Synthesis of highly self-N-O-dual doped unique carbon blooming flower-like nanofiber derived novel snake-plant waste for ultrahigh energy of solid-state-supercapacitor

Abstract

This research expected to foster a novel bio-organic-derived highly Nitrogen (N)-Oxygen (O) self-dual-doped carbon (C) nanofiber (N/OCNF) using the green snake plant (Sansevieria trifasciata lauretii) for supercapacitor. The O-N doped carbon nanofibers were synthesized using a one-way system pyrolysis approach. The material conductivity was maintained through a binder-free dense circular design.
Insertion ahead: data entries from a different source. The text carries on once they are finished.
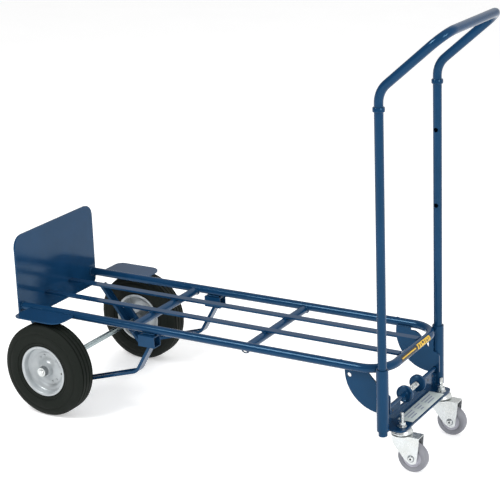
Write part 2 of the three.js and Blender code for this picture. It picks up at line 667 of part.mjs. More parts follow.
// Pressed fork: top plate and two legs, each narrowing to a round end at the axle bolt.
function casterFork() {
  const back = casterX - RACEWAY_RADIUS;
  const front = wheelX + 21;
  const width = forkInside + FORK_WALL;
  const plate = plateXY(roundedShape([
    [back, -width, 12], [front, -width, 3], [front, width, 3], [back, width, 12],
  ]), forkTop - FORK_WALL, forkTop);
  const r = 12;
  const z = CASTER_WHEEL_RADIUS;
  const leg = roundedShape([
    [back + 5, forkTop - 1], [back + 9, forkTop - 24, 8], [wheelX - r * 1.3, z - r * 0.6, r],
    [wheelX, z - r * 1.35, r * 0.8], [wheelX + r * 1.15, z - r * 0.9, r * 0.8], [front - 2, forkTop - 30, 8],
    [front, forkTop - 1],
  ]);
  const legs = [-width, forkInside].map((y) => plateXZ(leg, y, y + FORK_WALL));
  const fork = join(plate, ...legs);
  return cut(fork, across(wheelX, z, -width - 3, width + 3, CASTER_BOLT_RADIUS + GAP, 16))
    .translate(0, casterY, 0);
}

function casterBolt() {
  const outside = forkInside + FORK_WALL + GAP;
  const bolt = turnedAcross([
    [0, -outside - 4], [6, -outside - 4], [7, -outside - 2.5], [7, -outside],
    [CASTER_BOLT_RADIUS, -outside], [CASTER_BOLT_RADIUS, outside + 5.5], [0, outside + 5.5],
  ], wheelX, CASTER_WHEEL_RADIUS, 12);
  return bolt.translate(0, casterY, 0);
}

function casterNut() {
  const outside = forkInside + FORK_WALL + GAP;
  const hex = plateXY(circleShape(7.4, CASTER_BOLT_RADIUS + GAP, 6, 12), 0, 4);
  return hex.rotateX(-Math.PI / 2).translate(wheelX, casterY + outside, CASTER_WHEEL_RADIUS);
}

function casterTread() {
  const half = CASTER_WHEEL_WIDTH / 2;
  const R = CASTER_WHEEL_RADIUS;
  const profile = [
    [R - 14, -half + 1], [R - 6, -half], [R - 2, -half + 2], [R, -half + 6], [R, half - 6],
    [R - 2, half - 2], [R - 6, half], [R - 14, half - 1],
  ];
  return turnedAcross([...profile, profile[0]], wheelX, R, 24).translate(0, casterY, 0);
}

function casterHub() {
  const half = CASTER_WHEEL_WIDTH / 2;
  const bore = CASTER_BOLT_RADIUS + GAP;
  const outer = CASTER_WHEEL_RADIUS - 14 - GAP;
  const profile = [
    [bore, -half - 1], [11, -half - 1], [13, -half + 3], [outer, -half + 2], [outer, half - 2],
    [13, half - 3], [11, half + 1], [bore, half + 1],
  ];
  return turnedAcross([...profile, profile[0]], wheelX, CASTER_WHEEL_RADIUS, 16)
    .translate(0, casterY, 0);
}

addPair('caster_stem', casterStem(), zinc);
addPair('stem_nut', stemNut(), zinc);
addPair('caster_fork', casterFork(), zinc);
addPair('caster_bolt', casterBolt(), zinc);
addPair('caster_nut', casterNut(), zinc);
addPair('caster_tread', casterTread(), greyRubber);
addPair('caster_hub', casterHub(), hubPlastic);

// ---------------------------------------------------------------- origin
const extent = new THREE.Box3().setFromObject(truck);
truck.position.x = -(extent.min.x + extent.max.x) / 2;
truck.updateMatrixWorld(true);

export default truck;
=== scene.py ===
import math
import random

import bmesh
import bpy
from mathutils import Matrix, Vector


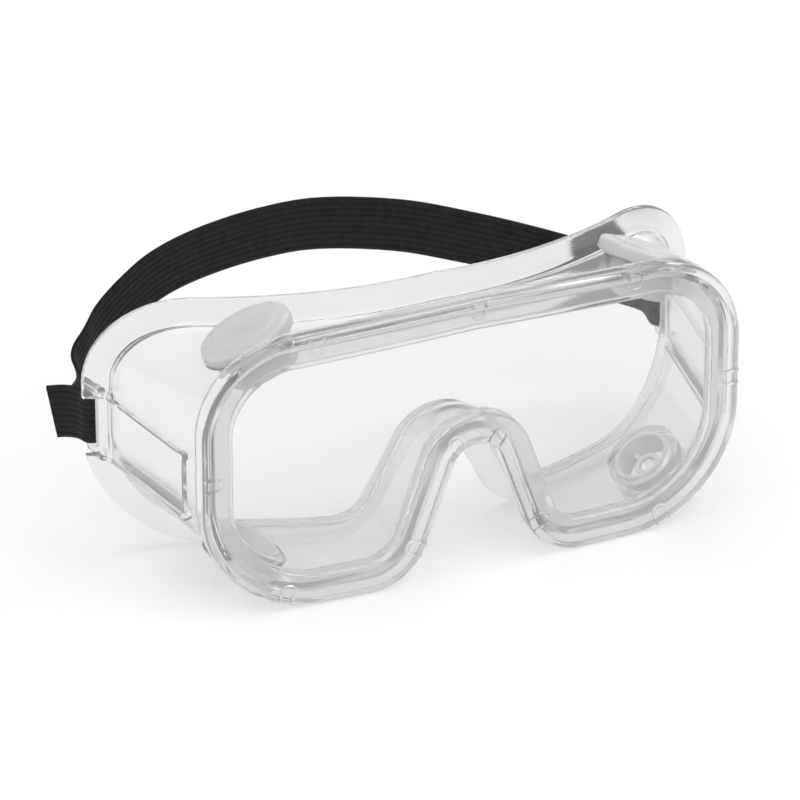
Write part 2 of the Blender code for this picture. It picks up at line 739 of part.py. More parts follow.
def main():
    """Builds the goggles."""
    clear_scene()
    parts = collection(PARTS)
    tools = collection(CUTTERS)
    clear_pvc = material("clear_soft_plastic", (0.88, 0.90, 0.90), 0.12, alpha=0.35, transmission=0.9)
    clear_lens = material("clear_lens", (0.93, 0.94, 0.94), 0.04, alpha=0.25, transmission=1.0)
    white = material("translucent_white", (0.93, 0.94, 0.94), 0.35)
    clear_vent = material("clear_vent_plastic", (0.90, 0.91, 0.91), 0.15, alpha=0.4, transmission=0.9)
    plastics = {1.0: white, -1.0: clear_vent}
    black = material("black_elastic", (0.03, 0.03, 0.032), 0.85)

    frame = frame_ring(parts, clear_pvc)
    add_ports(frame, tools)
    for hand, side in (("left", 1.0), ("right", -1.0)):
        add_lug(frame, hand, side, tools)
    pieces = [frame, lens(parts, clear_lens), headband(parts, black)]
    for name, sizes, seat in vent_places():
        length = sizes["bush_length"]
        pieces.append(vent_bush(f"vent_bush_{name}", length, seat, parts, tools, plastics[sizes["up"]]))
        pieces.append(vent_cap(f"vent_cap_{name}", sizes, seat, parts, plastics[sizes["up"]]))
    stand_on_origin(pieces, tools.objects)


main()
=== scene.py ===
"""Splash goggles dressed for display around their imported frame.

The frame gives every place: the lens gives the middle of the design, and each vent's cap gives its seat.
Design coordinates are metres from the middle of the lens's front, +X to the wearer's left, -Y forwards
and +Z up. Pieces are surfaces worked out on grids, joined where the real moulding is one piece.
"""

import json
import logging
import math
from dataclasses import dataclass, field
from enum import Enum

import bmesh
import bpy
import numpy as np
from mathutils import Matrix, Vector

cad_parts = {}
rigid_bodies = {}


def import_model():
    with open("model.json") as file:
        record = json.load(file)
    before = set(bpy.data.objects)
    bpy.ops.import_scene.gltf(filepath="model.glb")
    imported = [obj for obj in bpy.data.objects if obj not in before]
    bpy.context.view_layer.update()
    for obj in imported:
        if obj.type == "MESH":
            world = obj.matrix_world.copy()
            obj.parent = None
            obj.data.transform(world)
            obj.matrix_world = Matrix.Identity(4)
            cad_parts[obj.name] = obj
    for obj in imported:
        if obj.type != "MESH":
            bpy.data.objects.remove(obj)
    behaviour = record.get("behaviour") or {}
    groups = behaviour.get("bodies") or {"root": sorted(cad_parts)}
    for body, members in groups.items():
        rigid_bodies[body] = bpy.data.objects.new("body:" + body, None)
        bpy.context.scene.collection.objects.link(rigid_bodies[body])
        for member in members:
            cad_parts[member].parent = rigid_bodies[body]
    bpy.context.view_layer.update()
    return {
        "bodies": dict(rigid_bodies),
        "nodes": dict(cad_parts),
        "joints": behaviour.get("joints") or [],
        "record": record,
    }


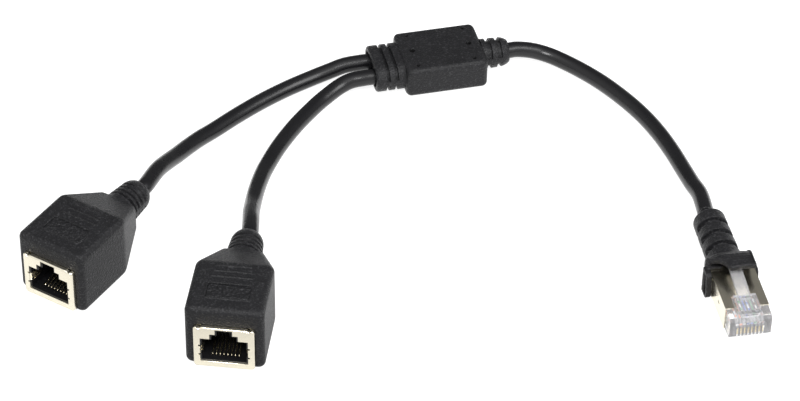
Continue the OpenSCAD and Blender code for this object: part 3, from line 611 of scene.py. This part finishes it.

The synthesized optimum CNF exhibited unique blooming flower-like nanofiber, connected nano-network, high mesopores ratio of 41 %, and enriched N (16.42 %) and O (4.35 %) heteroatoms. In the symmetrical cell shape, 850 N/OCNF-SP as optimum precursor exhibited an excellent capacitive feature of 347 F/g with retention capacity and coulombic efficiency were 76.94 % and 95.27 %, respectively. The symmetrical cell showed impressive energy output of 27.37 Wh kg−1 with low internal resistance of 0.72 Ω. This research proved a newly bio-organic-derived self-N/O double doped carbon nanofiber using one-way systems for excellent energy-power output of solid-state supercapacitor.